--- start ---

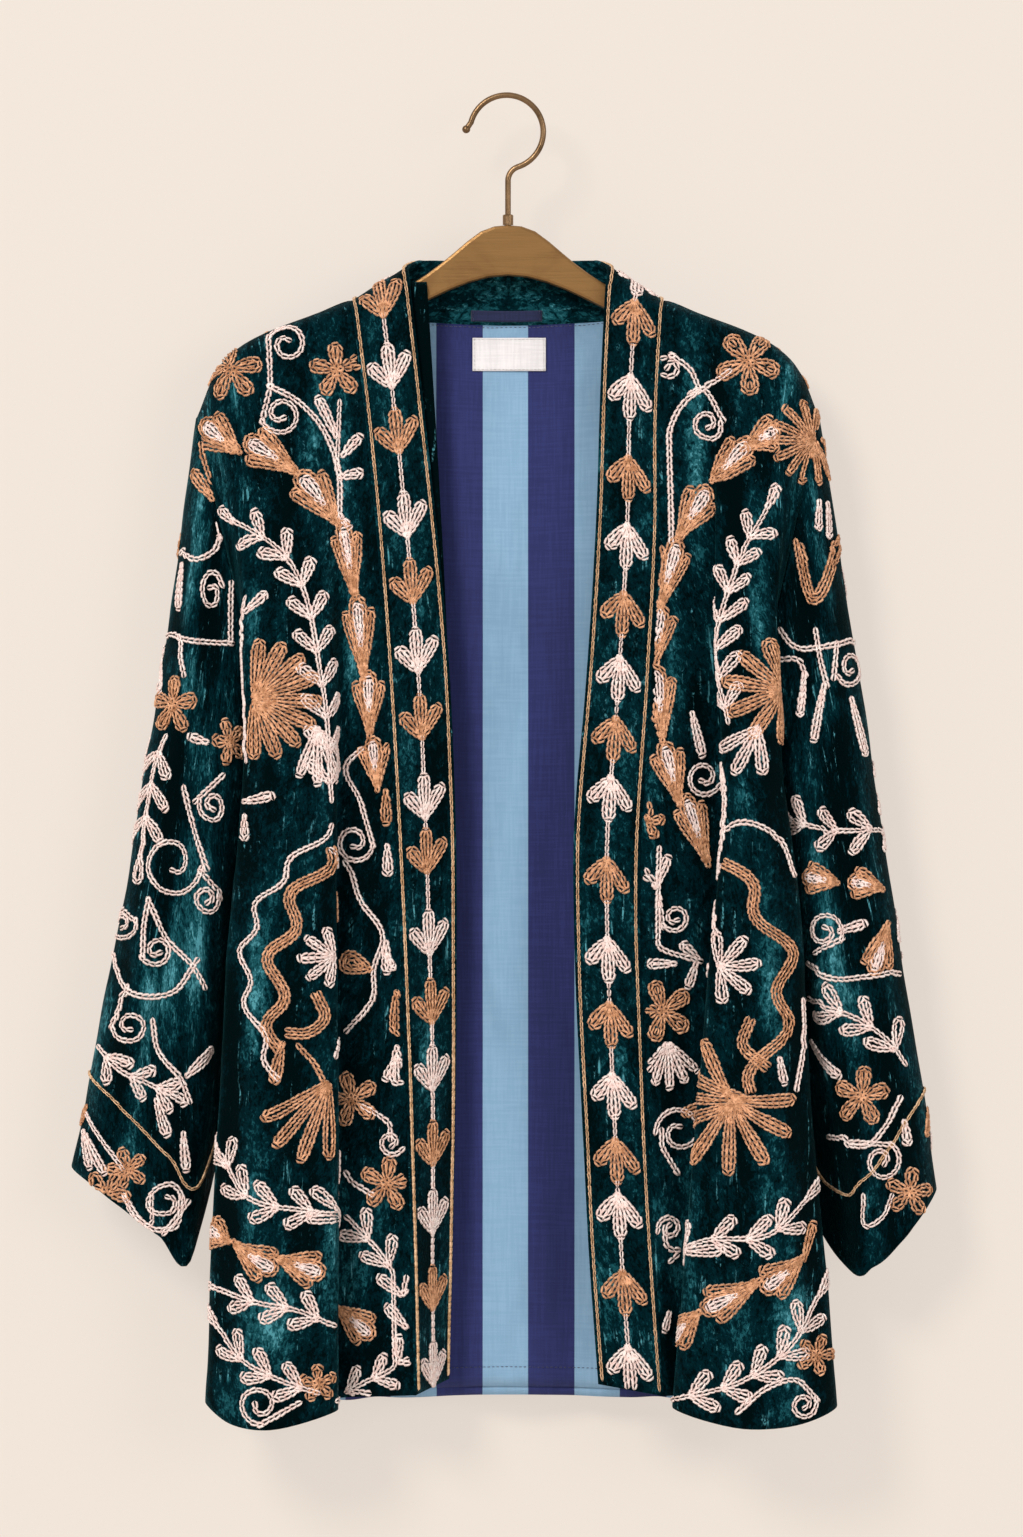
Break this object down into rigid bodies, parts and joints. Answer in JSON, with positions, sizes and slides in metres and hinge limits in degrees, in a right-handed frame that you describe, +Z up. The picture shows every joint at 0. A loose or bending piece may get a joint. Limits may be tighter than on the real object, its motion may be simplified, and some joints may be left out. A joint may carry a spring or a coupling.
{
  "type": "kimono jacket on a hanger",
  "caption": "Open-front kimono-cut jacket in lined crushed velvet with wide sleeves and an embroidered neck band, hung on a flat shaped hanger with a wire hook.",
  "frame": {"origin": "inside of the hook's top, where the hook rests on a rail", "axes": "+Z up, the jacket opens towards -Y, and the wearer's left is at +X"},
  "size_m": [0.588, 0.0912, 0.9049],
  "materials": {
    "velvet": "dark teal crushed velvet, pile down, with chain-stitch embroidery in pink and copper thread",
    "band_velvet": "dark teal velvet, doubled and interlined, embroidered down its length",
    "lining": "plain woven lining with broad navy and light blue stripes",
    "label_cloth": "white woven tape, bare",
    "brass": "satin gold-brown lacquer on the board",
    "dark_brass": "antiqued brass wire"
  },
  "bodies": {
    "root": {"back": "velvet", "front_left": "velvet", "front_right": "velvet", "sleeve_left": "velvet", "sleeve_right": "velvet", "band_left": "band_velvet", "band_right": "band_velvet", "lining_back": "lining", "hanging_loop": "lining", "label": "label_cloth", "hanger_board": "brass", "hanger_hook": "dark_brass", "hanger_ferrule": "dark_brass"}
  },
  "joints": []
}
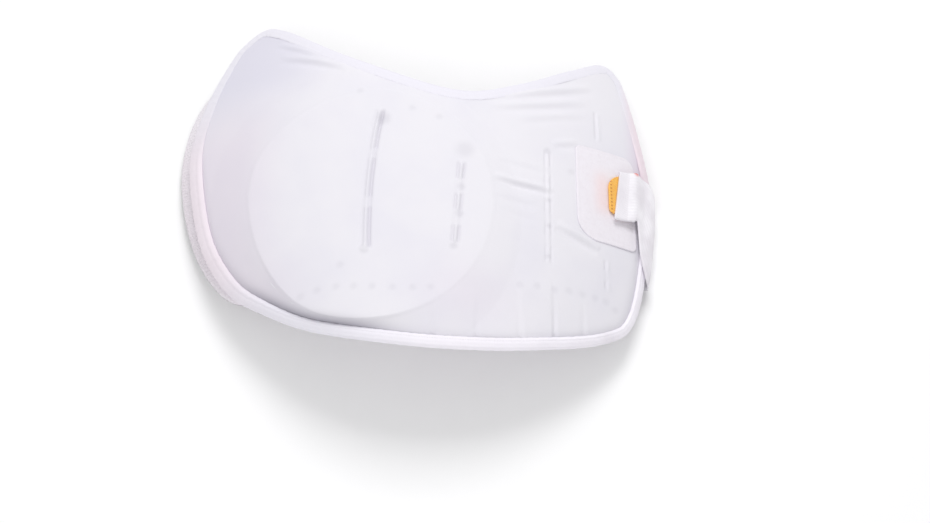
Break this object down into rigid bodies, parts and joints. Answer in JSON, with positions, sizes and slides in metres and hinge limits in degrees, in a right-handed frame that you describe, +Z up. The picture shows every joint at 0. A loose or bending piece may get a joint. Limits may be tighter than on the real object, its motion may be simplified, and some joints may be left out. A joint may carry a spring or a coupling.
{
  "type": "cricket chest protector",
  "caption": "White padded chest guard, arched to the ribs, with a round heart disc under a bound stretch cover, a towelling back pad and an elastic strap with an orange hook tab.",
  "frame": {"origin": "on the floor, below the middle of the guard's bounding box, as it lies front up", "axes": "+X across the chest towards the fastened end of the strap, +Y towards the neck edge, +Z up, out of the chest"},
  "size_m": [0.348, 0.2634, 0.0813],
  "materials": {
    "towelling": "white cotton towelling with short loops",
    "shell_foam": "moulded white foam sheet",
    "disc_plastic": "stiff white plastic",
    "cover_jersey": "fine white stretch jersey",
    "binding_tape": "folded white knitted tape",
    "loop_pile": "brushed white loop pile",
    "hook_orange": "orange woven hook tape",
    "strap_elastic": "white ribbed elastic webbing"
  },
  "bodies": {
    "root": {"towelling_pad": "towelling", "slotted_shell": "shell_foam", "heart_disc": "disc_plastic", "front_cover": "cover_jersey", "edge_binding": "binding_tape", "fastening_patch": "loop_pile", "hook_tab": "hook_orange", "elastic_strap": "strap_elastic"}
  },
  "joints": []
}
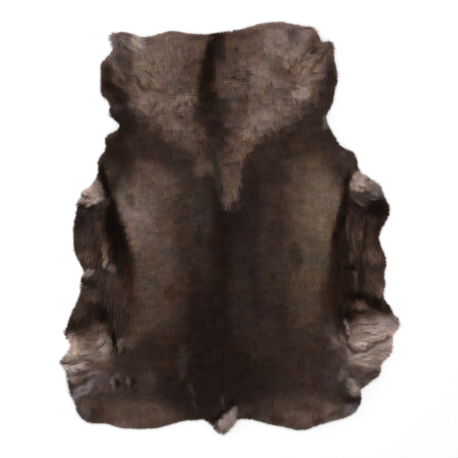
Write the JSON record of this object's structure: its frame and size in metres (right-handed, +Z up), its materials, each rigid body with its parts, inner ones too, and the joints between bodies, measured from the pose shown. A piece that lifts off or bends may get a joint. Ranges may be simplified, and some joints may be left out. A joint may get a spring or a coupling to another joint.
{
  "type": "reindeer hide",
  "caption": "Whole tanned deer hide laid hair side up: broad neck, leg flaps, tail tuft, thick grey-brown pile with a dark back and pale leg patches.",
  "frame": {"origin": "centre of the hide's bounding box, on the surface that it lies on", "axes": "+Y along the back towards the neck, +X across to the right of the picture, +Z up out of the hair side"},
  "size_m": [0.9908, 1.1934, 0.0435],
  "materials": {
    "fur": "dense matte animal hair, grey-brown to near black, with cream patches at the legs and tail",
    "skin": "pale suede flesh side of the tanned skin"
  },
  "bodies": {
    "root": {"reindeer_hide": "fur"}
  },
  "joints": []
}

--- end ---

Request —
Search the records for the word "that" and copy every line where it occurs.

Solution —
Break this object down into rigid bodies, parts and joints. Answer in JSON, with positions, sizes and slides in metres and hinge limits in degrees, in a right-handed frame that you describe, +Z up. The picture shows every joint at 0. A loose or bending piece may get a joint. Limits may be tighter than on the real object, its motion may be simplified, and some joints may be left out. A joint may carry a spring or a coupling.
Break this object down into rigid bodies, parts and joints. Answer in JSON, with positions, sizes and slides in metres and hinge limits in degrees, in a right-handed frame that you describe, +Z up. The picture shows every joint at 0. A loose or bending piece may get a joint. Limits may be tighter than on the real object, its motion may be simplified, and some joints may be left out. A joint may carry a spring or a coupling.
Write the JSON record of this object's structure: its frame and size in metres (right-handed, +Z up), its materials, each rigid body with its parts, inner ones too, and the joints between bodies, measured from the pose shown. A piece that lifts off or bends may get a joint. Ranges may be simplified, and some joints may be left out. A joint may get a spring or a coupling to another joint.
  "frame": {"origin": "centre of the hide's bounding box, on the surface that it lies on", "axes": "+Y along the back towards the neck, +X across to the right of the picture, +Z up out of the hair side"},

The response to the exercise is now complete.